Today, on August 25, 2016, the Department of Labor issued final Guidance implementing Executive Order 13673, Fair Pay and Safe Workplaces, bleakly referred to by the contractor community as the “blacklisting” order. The same day, a Final Rule and Guidance was added to the Federal Acquisition Regulation (FAR) to implement that Executive Order, by the Department of Defense (DoD), General Services Administration (GSA) and National Aeronautics and Space Administration (NASA).

The “blacklisting” order places a new focus on labor and employment issues during the federal procurement process. Covered federal contractors and subcontractors must now disclose to the government previous violations of fourteen different federal labor and employment laws, plus equivalent state counterparts. Pre-award disclosures must be made before a contract can be awarded to ensure the company is a “responsible” labor source. Updated reports then are required every six months post-award. The rule also imposes limits on the arbitration of certain employment claims, and requires specified paycheck disclosures and transparency.

Background

Executive Order 13673, signed by President Obama on July 31, 2014, was allegedly designed to increase efficiency in government contracting. The federal administration says most companies that seriously violate labor and employment laws are government contractors. And, a tendency towards legal violations ostensibly correlates to problems performing on government contracts. So, President Obama issued the Order to help federal contracting agencies distinguish between “responsible” contractors, who are deserving of federal monies, and repeat offenders who are not. Proposed regulations and guidance were issued on May 28, 2015. After several notice and comment periods, the Final Rule has now been issued.

Phased-In Coverage

The disclosure obligation for prime contractors begins on October 25, 2016. Violations from the previous one year must be disclosed when seeking contracts of $50 million or more. On April 25, 2016, the contract threshold for reporting will drop to $500,000 or more.

The reporting requirement for subcontractors is phased in, and begins a year later, on October 25, 2017.

Effective October 25, 2018, contractors will need to disclose violations from the previous three years.
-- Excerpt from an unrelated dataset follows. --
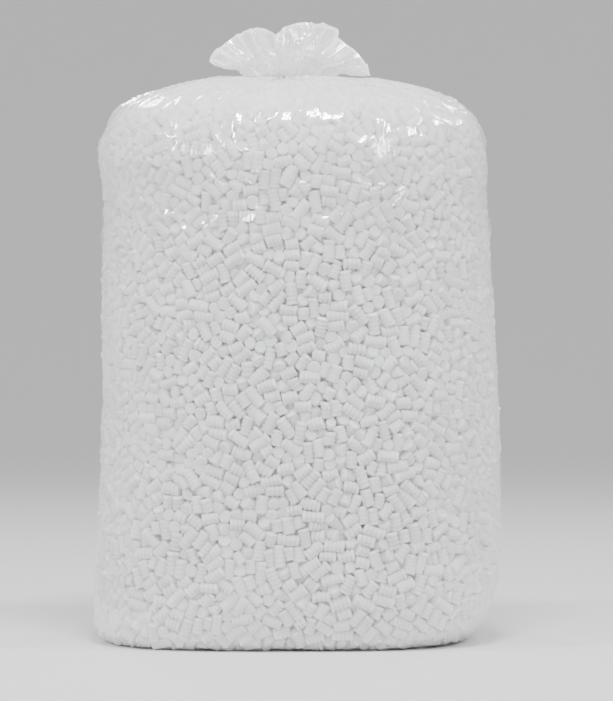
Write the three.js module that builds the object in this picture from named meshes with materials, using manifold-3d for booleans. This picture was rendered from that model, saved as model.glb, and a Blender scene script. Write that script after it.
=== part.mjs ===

Most Notable Change – Subcontractor Reporting

A full comparison of the proposed and final rules will take some time, but one significant change is immediately apparent. Under the proposed guidance and regulations, covered subcontractors were required to report their own violations of the listed laws to the prime contractor for assessment, who in turn would certify compliance to the government. Under the final rules, however, subcontractors will make their reports directly to the Department of Labor (DOL). The DOL then provides advice to the prime contractor to help it determine the subcontractor’s “responsible source” status.

The reporting change, in theory, reduces the burden on prime contractors, since it would be difficult to make an original and unaided assessment of possibly dozens of subcontractors. But, under the revised approach, the prime contractor retains the obligation to determine its subcontractors are responsible employers. Commenters also question whether this raises a conflict of interest for the DOL and might encourage it to aid its own enforcement by more negatively assessing subcontractor actions to force settlement of active matters.

Impact On Employers

These are developments long dreaded by the federal contractor community. Objections to the reporting requirements have been frequent and vocal since the Order’s issuance two years ago. Contractors worry the government will unreasonably and arbitrarily “blacklist” a company from eligibility for a particular federal contract. Businesses are understandably concerned with the burdens imposed, particularly large employers that currently have no central repository to track all employment claims, charges, lawsuits, and their outcomes. Industry and legal groups believe the information is unnecessary and unhelpful, since the Federal government already has access to this information as well as the authority to deny a contract. Due process concerns abound, since even unproven claims must be reported, sometimes even before a legal or administrative process has run its full course.

Contractors can no longer take a wait-and-see approach regarding the blacklisting order. Companies should immediately determine whether they will be covered by these reporting requirements as a prime contractor, a subcontractor, or both. If coverage applies, the company must put proactive measures in place to ensure it is capable of tracking and reporting the required violations. And, the employer must assess its reportable violations to look for any patterns that could challenge its status as a “responsible source” of federal contracting labor. In addition, in-house legal departments or outside counsel should be consulted earlier and more regularly when resolving labor and employment disputes, since such resolutions may be reportable for a three year-period. Even a small single plaintiff action now has the potential for much larger financial consequences.